POSTSCRIPT: A TALK IN THE WOODS
The following is a recollection and a comment.
In 1987, I reviewed Lee Blessing’s A Walk In the Woods at the La Jolla Playhouse. It consists of a series of walks and talks in the woods, by two diplomats, an American and a Russian, charged with negotiating an unspecified arms deal. It was directed by Des McAnuff, the Playhouse’s Artistic Director at the time. Lawrence Pressman played the American John Honeyman and Michael Constantine was the Russian Andrey Botvinnik. But the ultimate star was and is Blessing’s script — a bracing example of a two-way conversation that goes nowhere and yields nothing other than a thoroughly engaging evening in the theatre.
So this past weekend, when the play was featured in LA Theatre Works’ ongoing series of staged readings at the James Bridges Theatre on the UCLA campus, I decided to see it again. The larger-than-life Alfred Molina was Andrey and the more intellectual Steven Weber was John. The brisk direction was the work of Cameron Watson. (These readings have only four-performance runs and this one, unfortunately, closed on Sunday.)

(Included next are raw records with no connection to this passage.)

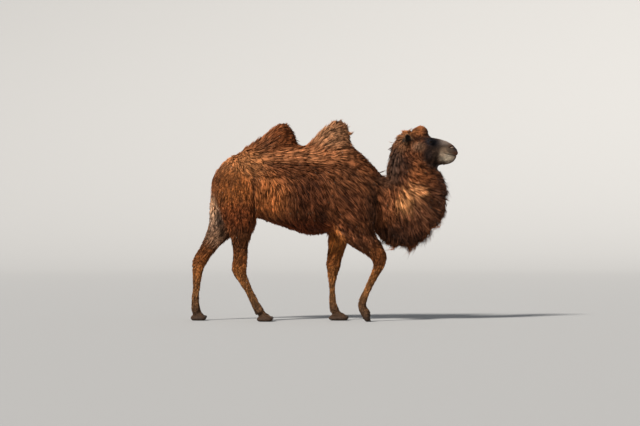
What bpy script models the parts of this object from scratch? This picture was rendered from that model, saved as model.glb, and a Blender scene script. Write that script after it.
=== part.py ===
"""A two-humped (Bactrian) camel in its winter coat, walking, modelled life size as a museum would show it.

The whole animal is one smooth form, made from lofted sections and rounded lumps, and thin cuts then
divide it into its named parts. Metres, +Z up, the camel faces +X and its right side is at -Y.
The solids are the outer shape of the coat.
"""

import math

import bmesh
import bpy
from mathutils import Matrix, Vector

# Driving dimensions. The animal stands HUMP_HEIGHT over the coat of its front hump. The lengths
# below are drawn for DRAWN_HEIGHT, and the whole animal is scaled at the end.
HUMP_HEIGHT = 2.17
DRAWN_HEIGHT = 2.02
GAP = 0.0004
VOXEL = 0.012
BODY_TRIANGLES = 5100
RING = 28
LEG_RING = 20

# How far each foot stands from the middle line, and where its heel and its toes are.
FORE_TRACK = 0.165
HIND_TRACK = 0.150

# Colours of the coat, linear RGB.
RUSSET = (0.185, 0.072, 0.030)
TAN = (0.330, 0.160, 0.070)
DARK_WOOL = (0.060, 0.026, 0.014)
GREY_FACE = (0.120, 0.090, 0.070)
HORN = (0.035, 0.028, 0.024)
EYE_BROWN = (0.020, 0.010, 0.006)

# Trunk sections: x, lowest z, z of the widest place, highest z, half width.
TRUNK = (
    (-1.125, 1.22, 1.34, 1.44, 0.085),
    (-1.06, 1.08, 1.33, 1.545, 0.205),
    (-0.92, 1.02, 1.33, 1.665, 0.275),
    (-0.74, 1.03, 1.33, 1.755, 0.315),
    (-0.54, 0.975, 1.29, 1.775, 0.365),
    (-0.33, 0.895, 1.25, 1.770, 0.395),
    (-0.13, 0.848, 1.24, 1.765, 0.395),
    (0.07, 0.880, 1.25, 1.765, 0.370),
    (0.26, 0.925, 1.27, 1.750, 0.330),
    (0.42, 0.950, 1.26, 1.635, 0.280),
    (0.55, 0.980, 1.22, 1.490, 0.215),
    (0.63, 1.060, 1.20, 1.380, 0.140),
)

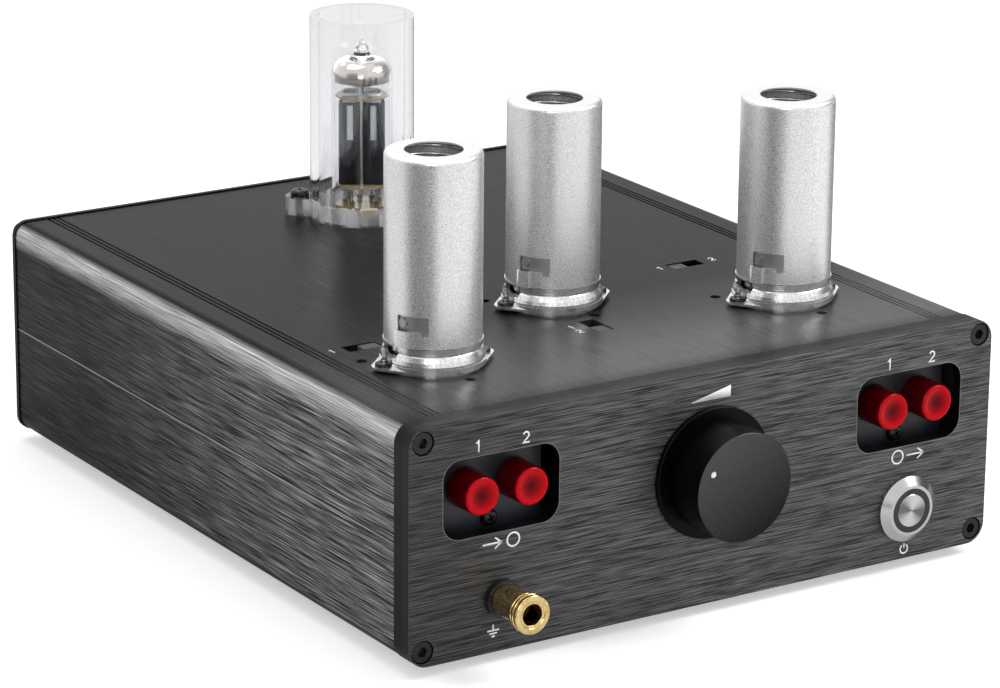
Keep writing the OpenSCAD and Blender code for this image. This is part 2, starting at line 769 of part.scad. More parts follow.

The takeaway: Theatre does not necessarily take a village. At its core, it is not about over the top production values, but naked human artistry. Thirty-two years later, the brittle cleverness of A Walk In the Woods is undiminished — a stark reminder that a series of imaginative short scenes, with two fine actors, a knowledgeable director and minimal projections of trees transformed by the changing seasons can be all you need — and everything it takes — to deliver exciting theatre.
Blessing’s dialogue is an elastic verbal tennis match, proving that even circuitous and inconclusive conversations will hold your attention if the writing is inventive enough and the actors know exactly what to do with it.